Surprising Survivals: Notes from the Chief Secretary’s Office

The Irish Manuscripts Commission is delighted to be taking part in the Festival of History 2024 with a public lecture entitled Surprising Survivals: The Fire of 1922.

IMC was established in 1928 after the catastrophic fire at the Four Courts in 1922 which destroyed 700 years of Ireland’s documentary heritage. The 100th anniversary of this event was marked with a special edition of Analecta Hibernica — ‘The Fire of 1922’. It includes the first published listing of records retrieved from the rubble, alongside other surprising survivals from archives in Ireland, Britain, and the United States. 
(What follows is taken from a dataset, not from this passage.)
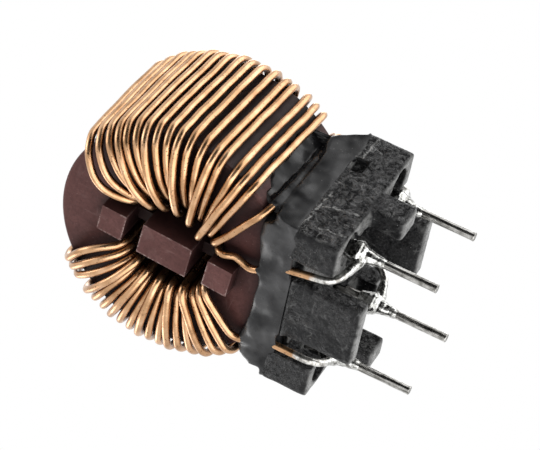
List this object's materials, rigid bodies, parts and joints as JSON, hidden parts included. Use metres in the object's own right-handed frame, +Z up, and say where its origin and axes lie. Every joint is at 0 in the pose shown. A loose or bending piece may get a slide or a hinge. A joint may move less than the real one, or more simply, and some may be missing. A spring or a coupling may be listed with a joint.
{
  "type": "toroidal inductor",
  "caption": "Common-mode toroidal inductor: copper windings on a cased ring core with a hooked separator, potted on a black moulded header with solder pins.",
  "frame": {"origin": "centre of the four-pin pattern on the seating plane, under the feet of the header's four posts", "axes": "+Z up from the circuit board towards the ring, with the pins pointing along -Z. The ring's axis lies along Y, and the hooked side of the separator faces -Y. +X is the side of the right-hand winding."},
  "size_m": [0.0314, 0.0222, 0.044],
  "materials": {
    "ferrite": "sintered, dark grey, slightly glossy",
    "case_plastic": "red-brown moulded plastic, satin, finely scuffed on its edges",
    "enamelled_copper": "copper under clear amber enamel, glossy",
    "header_plastic": "black moulded plastic, satin, scratched, with greyed edges",
    "potting_resin": "black cast resin, glossy, with a slightly uneven skin",
    "tinned_pin": "tin-plated wire, bright, lightly drawn along its length, cut square",
    "solder": "solidified solder, bright, with frosted patches"
  },
  "bodies": {
    "root": {"core": "ferrite", "case_cup": "case_plastic", "case_lid": "case_plastic", "separator": "case_plastic", "winding_right": "enamelled_copper", "winding_left": "enamelled_copper", "header": "header_plastic", "potting": "potting_resin", "pin_front_right": "tinned_pin", "pin_front_left": "tinned_pin", "pin_back_right": "tinned_pin", "pin_back_left": "tinned_pin", "solder_front_right": "solder", "solder_front_left": "solder", "solder_back_right": "solder", "solder_back_left": "solder"}
  },
  "joints": []
}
Join us in 45 Merrion Square at 11am on Saturday 5th October, as historians and conservators who contributed to this special issue discuss some of their most intriguing discoveries including letters that reveal the last days of the Public Record Office of Ireland before the fire, and the devastation and recovery afterwards.

No booking required — first come, first served.

Notes from the Chief Secretary’s Office:
The letters of Edward Cooke, 1795-1802

Presented By DR timothy murtagh

Among the records destroyed in the Irish Public Record Office fire of 1922, the collection from the Chief Secretary’s Office stands out as one of the most significant losses. For centuries, the Irish Chief Secretary and his under-secretaries carried out the directives of successive Lord Lieutenants, overseeing the central government in Dublin Castle. A crucial aspect of their role involved gathering intelligence on threats to British rule in Ireland. For more than a decade, one official in particular operated as a veritable one-man spy agency: Edward Cooke. From French invasions to domestic rebellion, Cooke’s network of spies and informers kept the government well-informed about Ireland’s revolutionary underground. While many of his letters were lost in the 1922 fire, this paper examines surviving correspondence held in the Public Record Office of Northern Ireland, revealing the secret history of Ireland during the tumultuous 1790s.

Dr Timothy Murtagh, is a research fellow with the Virtual Record Treasury, based in the Public Record Office of Northern Ireland. In the current phase of the Virtual Treasury, Tim is the primary researcher on the research strand concerning the reconstruction of the records of the Irish Chief Secretary’s Office c.1760-1830. He is also the author of Irish Artisans and Radical Politics, 1776-1820 (Liverpool University Press, 2023), a study of working-class radicalism in the late Georgian period.

Documents will also be presented by Dr Ciarán Wallace and Jessica Baldwin.